Interactive version: Binder badge.

Working with Simulators

The simulators in stormpy are meant to mimic access to unknown models, but they can also be used to explore the model.

All simulators implement the abstract class stormpy.simulator.Simulator.

The simulators differ in the model representation they use in the background and in the representation of the states and actions exposed to the user. We will go through some options by example!

[1]:
import stormpy
import stormpy.examples
import stormpy.examples.files
import stormpy.simulator

Model-based simulation

We first start with an explicit model-based simulation. This means that we have a model of the DTMC in memory.

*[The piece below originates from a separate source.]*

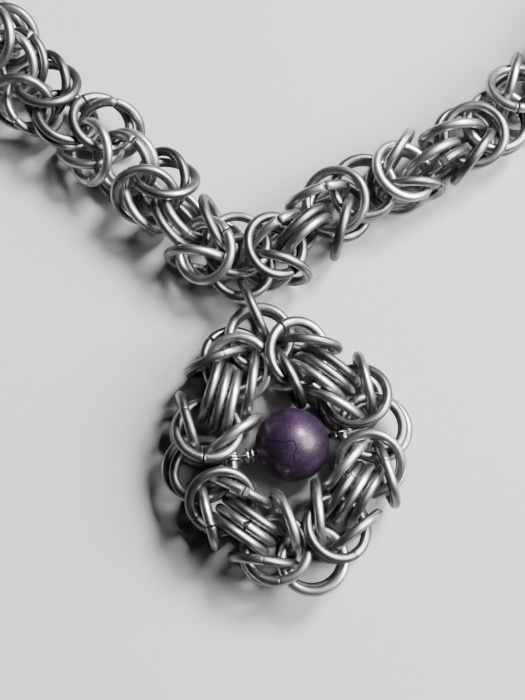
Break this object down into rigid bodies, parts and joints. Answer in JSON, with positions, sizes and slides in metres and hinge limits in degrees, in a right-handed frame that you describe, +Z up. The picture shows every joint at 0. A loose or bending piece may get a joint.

This is fast and convenient if the model is available, but limits the size of models that we support.

DTMCs

We first discuss the interface for DTMCs, without any nondeterminism.

Explicit state-representations

After importing some parts of stormpy as above, we start with creating a model, in this case a DTMC:

[2]:
path = stormpy.examples.files.prism_dtmc_die
prism_program = stormpy.parse_prism_program(path)
model = stormpy.build_model(prism_program)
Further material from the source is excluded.